DW: Well, it was a very, very slow bowl season. We had a lot of 6-6 teams. There were not a lot of memorable games until New Year’s Eve when Johnny Manziel, college football’s party animal, showed up in Atlanta and turned the whole thing on its side. Obviously a great game. Texas A&M, they came back and won.

And New Year’s Day was fairly entertaining. There was a terrifically played Rose Bowl between Michigan State and Stanford – I think that was one of the better games. Central Florida had a big upset of Baylor late on that night. And then the day after New Year's Alabama played Oklahoma in a great tradition game, and Oklahoma sprung a huge upset. Also fun for college football fans is watching Nick Saban lose. And so he did lose, and that really rung in the new year for many college football fans.

BL: You mentioned the spectacular performance of Johnny Manziel. Tell us which players we should keep an eye on during Monday’s title game and then predict a winner for us.

DW: Well, you can start with the two quarterbacks, obviously. Jameis Winston is the redshirt freshman quarterback from Florida State. He just won the Heisman trophy.

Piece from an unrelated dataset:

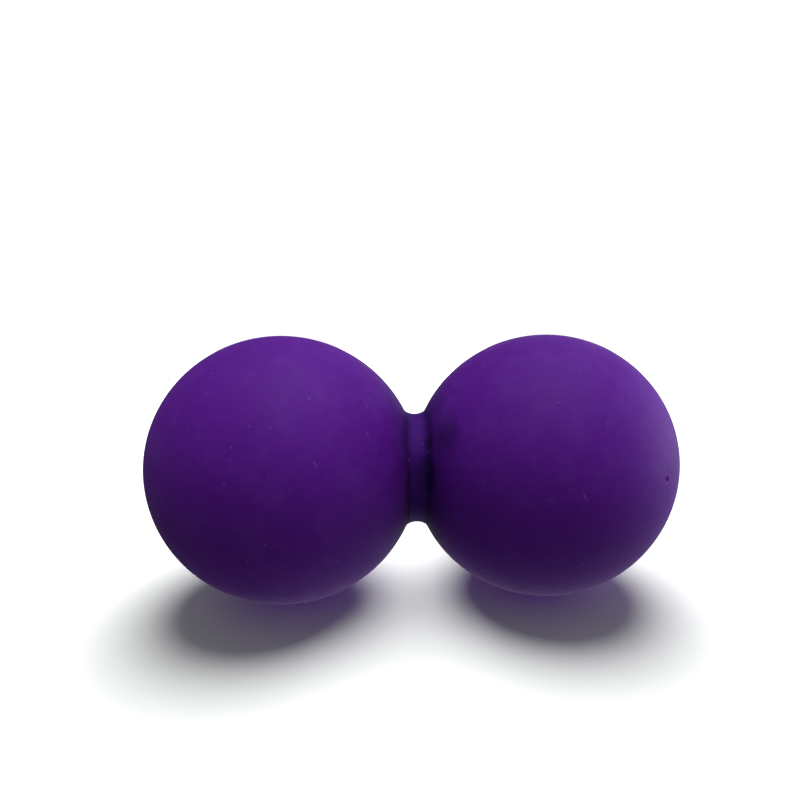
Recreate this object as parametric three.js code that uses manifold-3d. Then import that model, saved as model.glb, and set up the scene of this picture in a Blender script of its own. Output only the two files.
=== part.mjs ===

He’s an incredible athlete, great passer, great runner—everything at Florida State runs through him. Once he took the field, this program just dominated everyone the entire year. There hasn’t been a single close game. Nothing’s been within three touchdowns. If Florida State wins and if they win big on Monday night this would be one of the single most dominant seasons in the history of college football. They just destroyed everybody they played. So Jameis Winston is the main guy you’re going to want to watch. If Auburn can somehow slow this guy down, they’ve got a chance. If they don’t, they have no chance.

Now conversely, I would stick with the quarterback for Auburn, too: Nick Marshall. He’s an older player, a senior, but he’s very athletic. And they don’t throw the ball at Auburn. They run. They kind of run a version, if you can believe this, of the Wing-T where they literally just run, run, run. Marshall may throw the ball eight or 10 times a game, but the way they do it is it’s very interesting to watch. They have the timing down. He makes great decisions on whether to hand off or take it himself. That’s how they win games, so I would stick with the two quarterbacks as the reason to focus on.

BL: I know you will be in mourning once the BCS is finally history, so I won’t call you on Tuesday, OK?

DW: The BCS has been good to me, Bill. I wrote two books about the BCS. The BCS is going to put one of my children through college, so I’m a little sad.

BL: What are you going to have to get angry at if there is no BCS?

DW: Oh, you know me better than that. There’s always something. You know the BCS is a little sad to go, but the best part for sportswriters and radio hosts wasn’t necessarily the BCS, it was the excuses of why the BCS should exist. That was always the most fun part, like, “We can’t change the system because we care so much about the academic development of our players, and this would be too much practice and games.” So great things like that are always fun. So the BCS is gone. Next year, I guarantee you when people are sitting there on New Year’s Day watching a double-header of, say, Alabama against Ohio State and LSU against Oregon, back-to-back, the winners will play for the title a week or 10 days later, no one will sit there and say, “What about the sanctity of the Beef ‘O’ Brady’s Bowl?”

This segment aired on January 4, 2014.